Reluctance to hit driver
Tiger's decision to hit the flop instead of chipping safely left on 11 drew criticism almost across the board, but it was his next decision that actually surprised me the most: hitting iron off the tee on 12, a 505-yard par 4 playing even longer with wind. That betrayed a lack of confidence with his driver, a club that's historically produced some wild misses. Tiger hit so many irons off so many tees, particularly in the early rounds, and it's no coincidence that he didn't get into contention until he got more aggressive Saturday. There's something to be said for having a strategy and sticking to it, but Tiger puts himself at a disadvantage when he's laying so far back in the fairways so often while guys like Rory McIlroy bully courses off the tee.
Was this week a sign of things to come, or will Tiger look back on it as one of his best and last chances to win major number 15?
Not to go full cop-out, but the answer here is both. There was nothing flukey about this week—he was legitimately one of the best players at a major championship—and there's been nothing flukey about this year. Twelve official events, four top-6 finishes, seven top-25 finishes, just two missed cuts, good control over his ball flight and a sparkling short game. As long as he stays healthy, Tiger's going to be a factor at the biggest events. I'd love to see him get more comfortable with the driver, but even peak-Tiger was prone to the wild miss. He doesn't need to be one of the best drivers to win golf tournaments.
That being said, it's highly unlikely that he ever dominates like he did pre-Thanksgiving '09. It's also unlikely he gets back to world No. 1 as he did in 2013. At the moa very-good-but-not-dominant PGA Tour player, and very-good-but-not-dominant PGA Tour players don't often find themselves with the lead on the back nine of a major. That's exactly where Tiger was on Sunday. Whether that ever happens again is uncertain, given his advancing age and the sheer quality of players he's competing against.

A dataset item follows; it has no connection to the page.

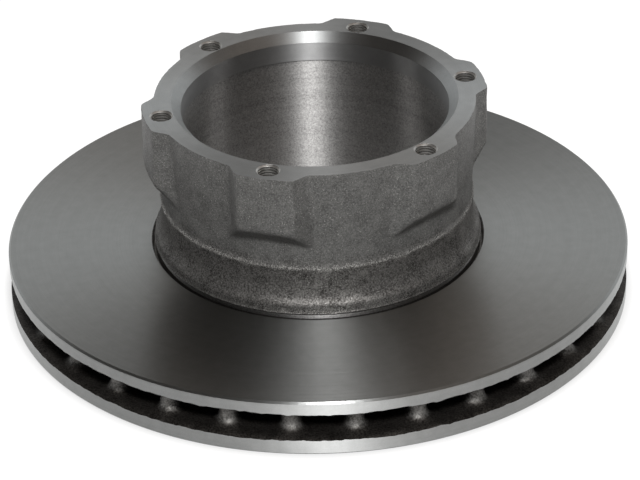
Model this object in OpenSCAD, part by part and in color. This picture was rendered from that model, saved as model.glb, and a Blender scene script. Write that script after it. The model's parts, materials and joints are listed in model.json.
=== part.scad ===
// Vented brake disc with a tall hat.
// One iron casting: a friction ring of two plates joined by rows of round posts,
// a long neck that rises from the ring, and a hat rim whose six bosses carry the
// threaded holes. Machined where it must be true, left as cast elsewhere.
// The ring's hidden face lies on z = 0, the axis is Z and a hole lies on +X.

/* [Friction ring] */
// Outer diameter of the friction ring
ring_d = 322; // [306:1:340]
// Thickness over both friction faces
ring_t = 30; // [27:0.5:34]
// Thickness of the plate on the hat's side
hat_plate_t = 8; // [6:0.5:10]
// Thickness of the plate on the hidden side
far_plate_t = 9; // [6:0.5:10]
// Inner diameter of the plate on the hidden side, where the air comes in
far_plate_bore_d = 192; // [186:1:200]
// Chamfer on the outer edges of the two friction faces
rim_chamfer = 1; // [0.5:0.1:1.5]

/* [Vent posts] */
// Number of posts in each row
post_count = 30; // [24:1:32]
// Number of rows of posts between the rim and the air inlet
post_rows = 3; // [1:1:3]
// Distance from the rim in to the centres of the outer row
post_rim_inset = 12; // [9:0.5:14]
// Distance from the air inlet out to the centres of the inner row
post_inlet_inset = 13; // [10:0.5:15]
// Diameter of a post between its fillets
post_d = 10; // [8:0.5:11]
// Fillet where a post meets a plate
post_fillet = 3; // [1:0.25:3]
// Turn of the cast posts against the drilled holes, in degrees
post_turn = -0.6; // [-6:0.1:6]

/* [Hat] */
// Height from the hidden friction face to the mounting face
disc_h = 110; // [104:1:120]
// Outer diameter of the hat rim between two bosses
rim_d = 164.6; // [163:0.2:167]
// Outer diameter of the neck
neck_d = 160.8; // [159.6:0.2:161.6]
// Height of the casting seam above the hat's friction face
seam_h = 26; // [22:0.5:30]
// Step of the surface at the casting seam
seam_step = 0.4; // [0.2:0.1:0.6]
// Height above the hat's friction face at which the flare ends
flare_h = 17; // [15:0.5:20]
// Radius of the flare at the foot of the neck
flare_r = 18; // [14:1:22]
// Outer diameter of the turned foot of the neck
foot_d = 167.5; // [166:0.1:168]
// How far the root of the neck hangs below the hat's plate, inside the vents
root_drop = 4.5; // [2:0.5:6]
// Outer diameter of the neck's root
root_d = 186; // [182:1:188]

/* [Relief groove] */
// Width of the groove between the neck's foot and the friction face
groove_w = 2.5; // [2:0.1:3]
// Depth of the groove below the friction face
groove_depth = 5; // [3:0.5:6]

/* [Bore] */
// Diameter of the finely turned register
register_d = 137; // [134:0.5:137.5]
// Depth of the register below the mounting face
register_depth = 15; // [10:0.5:25]
// Step from the register out to the rougher, relieved bore below it
bore_relief = 1; // [0.8:0.1:1.5]
// Chamfer at the mouth of the bore
bore_chamfer = 4.6; // [3:0.1:4.8]
// Chamfer at the hidden end of the bore
bore_foot_chamfer = 1.5; // [0.5:0.5:3]

/* [Bosses] */
// Number of bosses, each with one threaded hole
boss_count = 6; // [4:1:6]
// Diameter over the bosses' outer faces
boss_d = 177; // [175:0.5:180]
// Width of a boss across its outer face
boss_w = 29.8; // [27:0.2:32]
// Lean of a boss's flanks from the radial direction, in degrees
flank_lean = 35; // [25:1:40]
// Fillet between a flank and the hat rim
flank_fillet = 4; // [2:0.5:5]
// Height of a boss's outer face
boss_face_h = 31; // [28:0.5:33]
// Rounding under a boss's outer face
boss_round = 3; // [1:0.5:4]
// Fillet between a boss's sloping underside and the neck
underside_fillet = 5; // [2:0.5:6]
// Chamfer on the top edge of a boss's outer face
boss_chamfer = 0.5; // [0.3:0.1:0.8]

/* [Threaded holes] */
// Diameter of the circle through the holes
hole_circle_d = 159; // [158.6:0.2:159.8]
// Nominal diameter of the thread
thread_d = 12; // [10:1:12]
// Pitch of the thread
thread_pitch = 1.5; // [1.25:0.25:1.75]
// Depth of a hole to the end of its full diameter
hole_depth = 24; // [18:1:25]
// Point angle of the drill at the bottom of a hole
drill_angle = 118; // [90:1:140]

/* [Hidden] */
$fn = 180;

ring_r = ring_d / 2;
far_plate_bore_r = far_plate_bore_d / 2;
vent_floor_z = far_plate_t;
vent_top_z = ring_t - hat_plate_t;
vent_h = vent_top_z - vent_floor_z;
// How far a shape runs on into the one it grows from
tuck = 0.5;
// How far a cutter or a blank runs past the surface that it ends at
clear = 3;

post_r = post_d / 2;
post_reach = post_r + post_fillet;
post_pitch = 360 / post_count;
outer_row_r = ring_r - post_rim_inset;
inner_row_r = far_plate_bore_r + post_inlet_inset;
row_step = post_rows > 1 ? (outer_row_r - inner_row_r) / (post_rows - 1) : 0;

rim_r = rim_d / 2;
neck_r = neck_d / 2;
foot_r = foot_d / 2;
root_r = root_d / 2;
root_z = vent_top_z - root_drop;
seam_z = ring_t + seam_h;
flare_top_z = ring_t + flare_h;
// The seam's lower side stands out from the neck by the step
neck_low_r = neck_r + seam_step;
// Height at which the flare has come out to the foot's radius
flare_end_z = flare_top_z - sqrt(pow(flare_r, 2) - pow(flare_r - (foot_r - neck_low_r), 2));
groove_outer_r = foot_r + groove_w;
groove_floor_z = ring_t - groove_depth;
// Small broken edge at the mouth of the groove
groove_edge = 0.4;

register_r = register_d / 2;
rough_bore_r = register_r + bore_relief;
register_end_z = disc_h - register_depth;

boss_r = boss_d / 2;
hole_circle_r = hole_circle_d / 2;
// Height at which the neck's wall starts to widen towards the hat rim
boss_end_z = disc_h - boss_face_h - (boss_r - neck_r);
// Radii in the middle of the wall, at its top and down on the neck, where the bosses take root
boss_root_top_r = (register_r + bore_chamfer + rim_r) / 2;
boss_root_low_r = (rough_bore_r + neck_r) / 2;
thread_r = thread_d / 2;
// Radius of the thread's core, where the hole is drilled
core_r = thread_r - 0.54 * thread_pitch;
drill_point_h = core_r / tan(drill_angle / 2);

// Flats in an arc of a boss, and in the smaller fillet of a post
boss_flats = 5;
post_flats = 2;

// Points along an arc from one angle to another, both ends included
function arc(centre, r, from, to, flats) = [
    for (i = [0 : flats])
        let (angle = from + (to - from) * i / flats)
            centre + r * [cos(angle), sin(angle)]
];

// Cross-sections, drawn as radius across and height up

// Plate on the hidden side, chamfered at all four edges
module far_plate_section() {
    polygon([
        [far_plate_bore_r + rim_chamfer, 0],
        [ring_r - rim_chamfer, 0],
        [ring_r, rim_chamfer],
        [ring_r, vent_floor_z],
        [far_plate_bore_r + rim_chamfer, vent_floor_z],
        [far_plate_bore_r, vent_floor_z - rim_chamfer],
        [far_plate_bore_r, rim_chamfer]
    ]);
}

// Plate on the hat's side, with the thicker root of the neck below it
module hat_plate_section() {
    polygon([
        [rough_bore_r + bore_foot_chamfer, root_z],
        [root_r - root_drop, root_z],
        [root_r, vent_top_z],
        [ring_r, vent_top_z],
        [ring_r, ring_t - rim_chamfer],
        [ring_r - rim_chamfer, ring_t],
        [rough_bore_r, ring_t],
        [rough_bore_r, root_z + bore_foot_chamfer]
    ]);
}

// Neck and hat rim, from the ring up to the mounting face
module neck_section() {
    polygon([
        [rough_bore_r, root_z + bore_foot_chamfer],
        [foot_r, root_z + bore_foot_chamfer],
        [foot_r, flare_end_z],
        [neck_low_r, flare_end_z],
        [neck_low_r, seam_z],
        [neck_r, seam_z],
        [neck_r, boss_end_z],
        [rim_r, disc_h],
        [register_r + bore_chamfer, disc_h],
        [register_r, disc_h - bore_chamfer],
        [register_r, register_end_z],
        [rough_bore_r, register_end_z]
    ]);
    // Curved flare from the foot up to the neck
    difference() {
        translate([neck_low_r - tuck, flare_end_z - tuck])
            square([foot_r - neck_low_r + tuck, flare_top_z - flare_end_z + tuck]);
        translate([neck_low_r + flare_r, flare_top_z])
            circle(flare_r);
    }
}

// Groove with a round bottom and a broken outer edge
module groove_section() {
    groove_mid_r = foot_r + groove_w / 2;
    translate([groove_mid_r, groove_floor_z + groove_w / 2])
        circle(groove_w / 2);
    translate([foot_r, groove_floor_z + groove_w / 2])
        square([groove_w, groove_depth]);
    polygon([
        [groove_mid_r, ring_t + groove_edge],
        [groove_mid_r, ring_t - groove_edge],
        [groove_outer_r, ring_t - groove_edge],
        [groove_outer_r + 2 * groove_edge, ring_t + groove_edge]
    ]);
}

// Wall of the bosses: upright face, rounded lower edge, sloping underside
module boss_section() {
    slope = 45;
    face_end_z = disc_h - boss_face_h;
    round_reach = boss_round * tan(slope / 2);
    round_c = [boss_r - boss_round, face_end_z + round_reach];
    fillet_reach = underside_fillet * tan(slope / 2);
    fillet_c = [neck_r + underside_fillet, boss_end_z - fillet_reach];
    polygon(concat(
        [[boss_root_top_r, disc_h], [boss_r - boss_chamfer, disc_h], [boss_r, disc_h - boss_chamfer]],
        arc(round_c, boss_round, 0, -slope, boss_flats),
        arc(fillet_c, underside_fillet, 180 - slope, 180, boss_flats),
        [[boss_root_low_r, fillet_c[1]]]
    ));
}

// Plan of one boss on +X: leaning flanks with a fillet where they meet the rim
module boss_plan() {
    half_w = boss_w / 2;
    face_x = sqrt(boss_r * boss_r - half_w * half_w);
    outer_x = boss_r + clear;
    // The fillet runs out just inside the neck's wall
    wall_r = neck_r - tuck;
    along = [-cos(flank_lean), sin(flank_lean)];
    outward = [sin(flank_lean), cos(flank_lean)];
    start = [face_x, half_w] + flank_fillet * outward;
    start_along = start * along;
    reach = wall_r + flank_fillet;
    run = -start_along - sqrt(start_along * start_along - start * start + reach * reach);
    fillet_c = start + run * along;
    wall_angle = atan2(fillet_c[1], fillet_c[0]);
    flank = concat(
        [[outer_x, half_w - (outer_x - face_x) * tan(flank_lean)]],
        arc(fillet_c, flank_fillet, 270 - flank_lean, 180 + wall_angle, boss_flats),
        [rough_bore_r * [cos(wall_angle), sin(wall_angle)]]
    );
    last = len(flank) - 1;
    polygon(concat(flank, [for (i = [0 : last]) [flank[last - i][0], -flank[last - i][1]]]));
}

// Solids

// Two plates, neck and hat rim, turned as one body
module turned_body() {
    rotate_extrude()
        far_plate_section();
    rotate_extrude()
        difference() {
            union() {
                hat_plate_section();
                neck_section();
            }
            groove_section();
        }
}

// One round post with a fillet at each plate
module vent_post() {
    $fn = 48;
    low_fillet_c = [post_reach, vent_floor_z + post_fillet];
    high_fillet_c = [post_reach, vent_top_z - post_fillet];
    rotate_extrude()
        polygon(concat(
            [[0, vent_floor_z - tuck], [post_reach, vent_floor_z - tuck]],
            arc(low_fillet_c, post_fillet, 270, 180, post_flats),
            arc(high_fillet_c, post_fillet, 180, 90, post_flats),
            [[post_reach, vent_top_z + tuck], [0, vent_top_z + tuck]]
        ));
}

// Rows of posts, each row turned by half a pitch against the last
module vent_posts() {
    for (row = [0 : post_rows - 1])
        for (i = [0 : post_count - 1])
            rotate([0, 0, post_turn + (i + row / 2) * post_pitch])
                translate([outer_row_r - row * row_step, 0, 0])
                    vent_post();
}

// Bosses round the hat rim
module bosses() {
    intersection() {
        rotate_extrude()
            boss_section();
        linear_extrude(disc_h)
            for (i = [0 : boss_count - 1])
                rotate(i * 360 / boss_count)
                    boss_plan();
    }
}

// One blind hole, at the thread's core diameter, with a countersunk mouth
module threaded_hole() {
    mouth_h = thread_r - core_r;
    floor_z = disc_h - hole_depth;
    rotate_extrude()
        polygon([
            [0, floor_z - drill_point_h],
            [core_r, floor_z],
            [core_r, disc_h - mouth_h],
            [core_r + 2 * mouth_h, disc_h + mouth_h],
            [0, disc_h + mouth_h]
        ]);
}

module brake_disc() {
    color("dimgray")
        difference() {
            union() {
                turned_body();
                vent_posts();
                bosses();
            }
            for (i = [0 : boss_count - 1])
                rotate([0, 0, i * 360 / boss_count])
                    translate([hole_circle_r, 0, 0])
                        threaded_hole();
        }
}

brake_disc();
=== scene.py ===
# %% [markdown]
# # A vented brake disc, cast and then machined
# The disc is one grey-iron casting. The foundry moulds it rough in sand, and a lathe and a drill
# then cut only the surfaces that must be true. This lesson works in the same order: a rough blank
# with a sandy skin is modelled first, and cutters then take the machined surfaces out of it. The
# ragged border between a bright turned face and a dark cast skin comes by itself that way, as it
# does in the workshop, and it would be hard to draw by hand.

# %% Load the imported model
import json
from math import cos, hypot, pi, radians, sin, sqrt, tan

import bpy
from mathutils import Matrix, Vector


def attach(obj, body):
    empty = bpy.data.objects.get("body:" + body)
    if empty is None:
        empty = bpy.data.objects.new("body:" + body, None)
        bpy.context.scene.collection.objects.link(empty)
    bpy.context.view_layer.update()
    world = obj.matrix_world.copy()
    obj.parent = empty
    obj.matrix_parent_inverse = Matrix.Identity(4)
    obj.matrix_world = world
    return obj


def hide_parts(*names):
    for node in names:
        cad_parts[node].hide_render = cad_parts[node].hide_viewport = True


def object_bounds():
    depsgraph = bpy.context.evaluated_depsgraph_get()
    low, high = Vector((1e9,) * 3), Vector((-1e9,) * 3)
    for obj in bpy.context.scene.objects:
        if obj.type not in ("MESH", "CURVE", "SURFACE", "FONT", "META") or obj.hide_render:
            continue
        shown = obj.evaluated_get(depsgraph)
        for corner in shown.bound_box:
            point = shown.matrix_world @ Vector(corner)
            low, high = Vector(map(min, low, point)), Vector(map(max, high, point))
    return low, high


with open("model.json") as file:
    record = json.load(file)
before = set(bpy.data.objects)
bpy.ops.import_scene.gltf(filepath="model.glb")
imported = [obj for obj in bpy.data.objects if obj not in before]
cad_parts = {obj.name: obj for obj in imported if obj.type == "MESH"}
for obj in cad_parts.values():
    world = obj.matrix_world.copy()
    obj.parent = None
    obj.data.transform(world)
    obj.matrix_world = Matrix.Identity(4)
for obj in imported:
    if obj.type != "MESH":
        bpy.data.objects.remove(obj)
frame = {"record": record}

MM = 0.001
cad_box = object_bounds()
cad_low, cad_high = [tuple(corner) for corner in cad_box]
print("box of the solid disc, in mm:", [round(v / MM, 2) for v in cad_low + cad_high])

# %% [markdown]
# ## The camera
# The photograph was taken with a long lens from about 31 degrees above the friction face. A hole
# of the hat lies on +X here, and in the picture it has turned by 12.8 degrees, so the camera
# stands that much to one side. It could be placed by eye, but a camera fitted to points on the
# rims and holes is right to a pixel or two. It comes first, because every later choice is judged
# through it. The Standard view shows each colour about as it is written.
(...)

So, yes, it looks like Tiger is here to stay and it wouldn't be a surprise if he contends in majors going forward. But also yes, he's going to look back on Sunday as a big missed opportunity, whether he ever wins a major again or not.
The next time we see Tiger tee it up will be in 10 days' time at Firestone, a course he's dominated. He'll be one of the favorites there and could well score a victory before the season's final major, the PGA Championship, which comes the week after (major season never sleeps!). The Tiger we've seen this year is good enough to contend at Bellerive, but don't expect him to have the solo lead heading into the back nine on Sunday. Those scenarios don't grow on trees.